_Recorded data_.
★ ★ ★ ★ ★ ★ ★
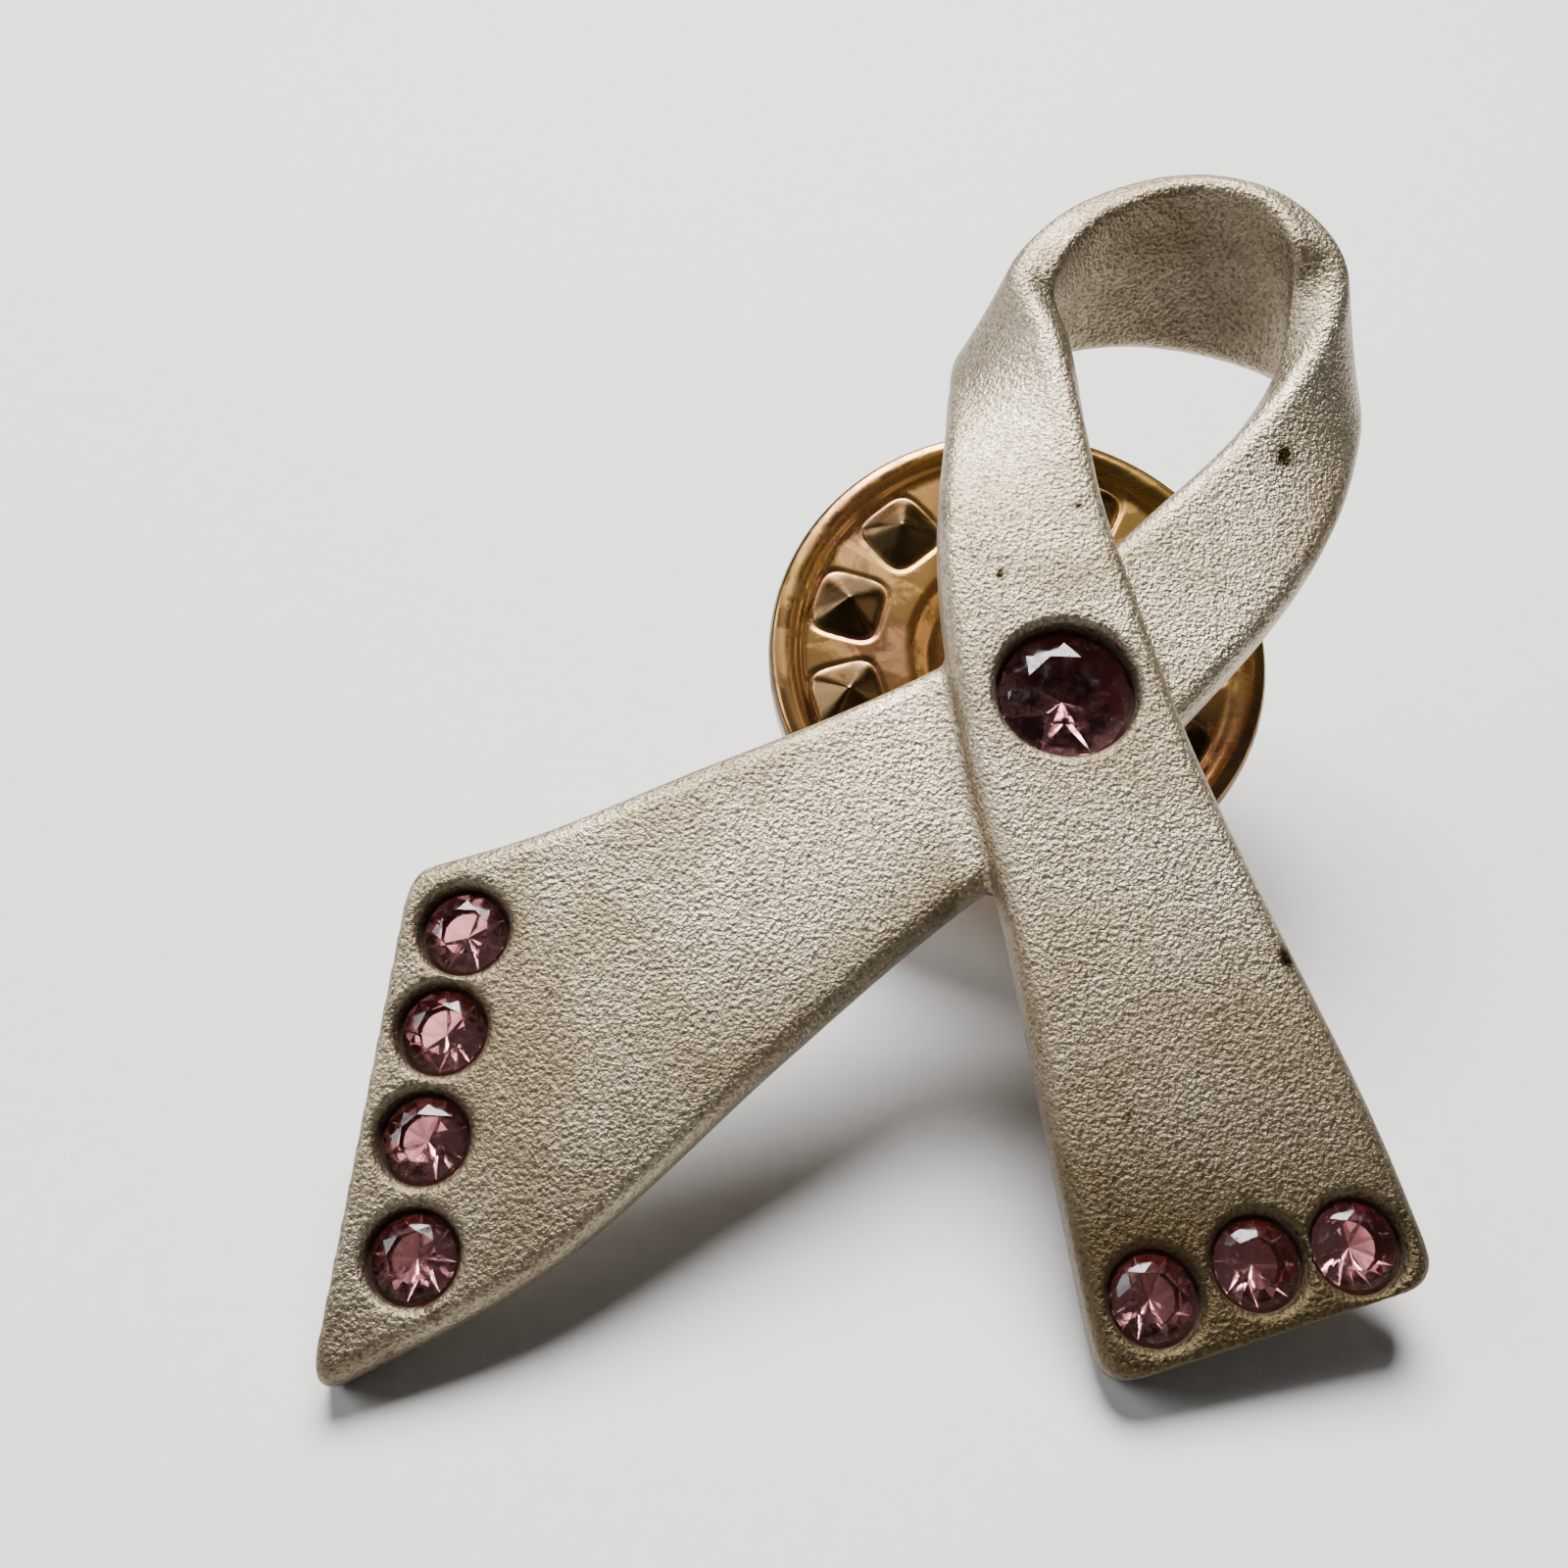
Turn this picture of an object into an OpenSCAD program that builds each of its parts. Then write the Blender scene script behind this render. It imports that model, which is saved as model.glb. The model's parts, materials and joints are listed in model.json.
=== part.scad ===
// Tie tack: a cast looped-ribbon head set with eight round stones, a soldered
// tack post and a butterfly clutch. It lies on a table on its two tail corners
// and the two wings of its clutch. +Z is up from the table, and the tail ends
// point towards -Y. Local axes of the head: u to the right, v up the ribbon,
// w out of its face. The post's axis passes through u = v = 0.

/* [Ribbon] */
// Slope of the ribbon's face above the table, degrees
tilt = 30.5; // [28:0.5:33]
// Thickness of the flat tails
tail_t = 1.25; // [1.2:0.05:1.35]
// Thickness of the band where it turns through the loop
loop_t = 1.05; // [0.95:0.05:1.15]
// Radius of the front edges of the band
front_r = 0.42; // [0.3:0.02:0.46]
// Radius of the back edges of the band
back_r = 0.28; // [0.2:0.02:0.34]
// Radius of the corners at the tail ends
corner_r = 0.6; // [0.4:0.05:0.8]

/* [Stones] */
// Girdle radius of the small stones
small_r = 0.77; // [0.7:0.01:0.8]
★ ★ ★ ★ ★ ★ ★
_Given problem_.
Can you give every line above again, exactly as written?

_Exercise response_.
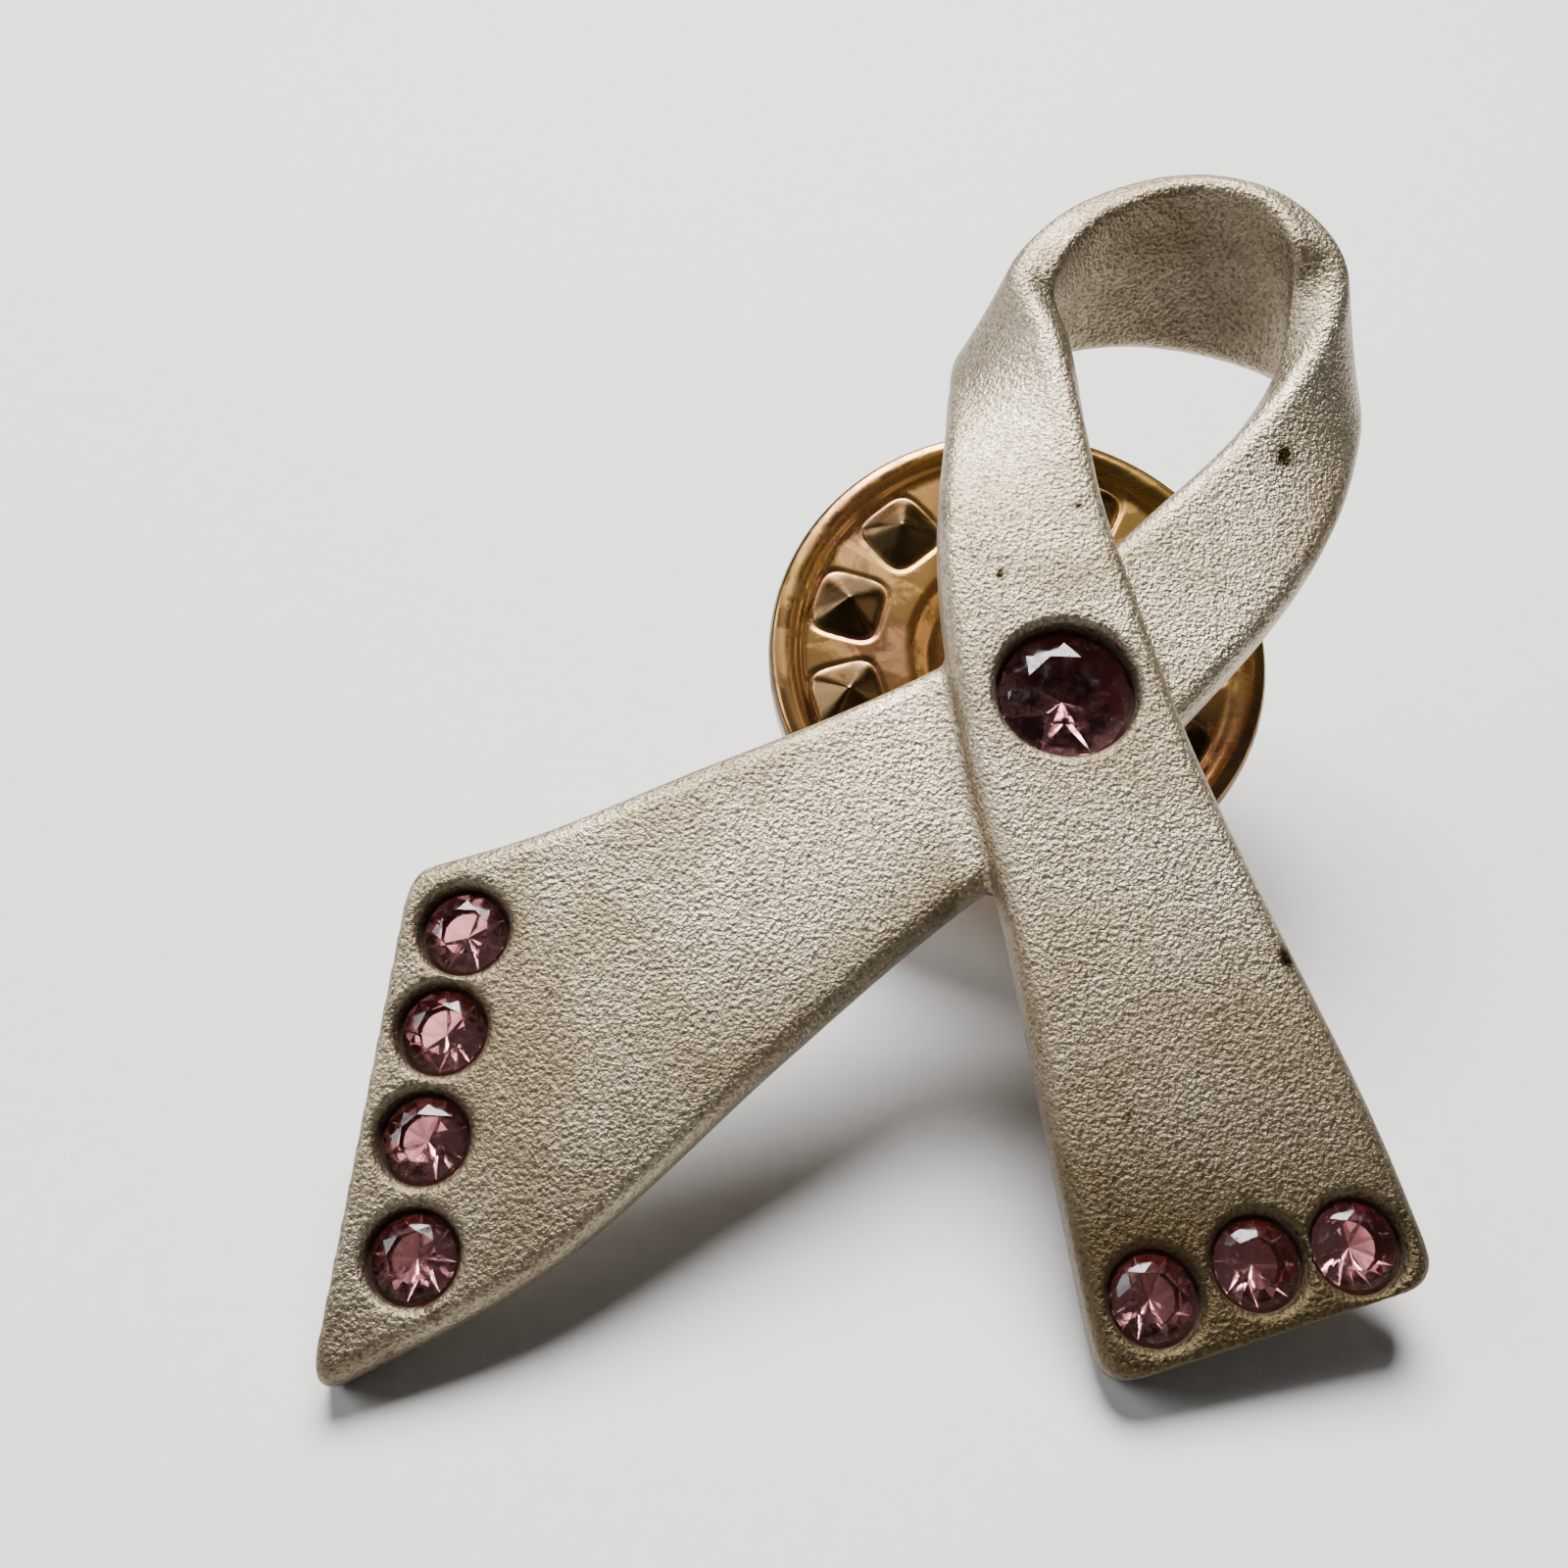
Turn this picture of an object into an OpenSCAD program that builds each of its parts. Then write the Blender scene script behind this render. It imports that model, which is saved as model.glb. The model's parts, materials and joints are listed in model.json.
=== part.scad ===
// Tie tack: a cast looped-ribbon head set with eight round stones, a soldered
// tack post and a butterfly clutch. It lies on a table on its two tail corners
// and the two wings of its clutch. +Z is up from the table, and the tail ends
// point towards -Y. Local axes of the head: u to the right, v up the ribbon,
// w out of its face. The post's axis passes through u = v = 0.

/* [Ribbon] */
// Slope of the ribbon's face above the table, degrees
tilt = 30.5; // [28:0.5:33]
// Thickness of the flat tails
tail_t = 1.25; // [1.2:0.05:1.35]
// Thickness of the band where it turns through the loop
loop_t = 1.05; // [0.95:0.05:1.15]
// Radius of the front edges of the band
front_r = 0.42; // [0.3:0.02:0.46]
// Radius of the back edges of the band
back_r = 0.28; // [0.2:0.02:0.34]
// Radius of the corners at the tail ends
corner_r = 0.6; // [0.4:0.05:0.8]

/* [Stones] */
// Girdle radius of the small stones
small_r = 0.77; // [0.7:0.01:0.8]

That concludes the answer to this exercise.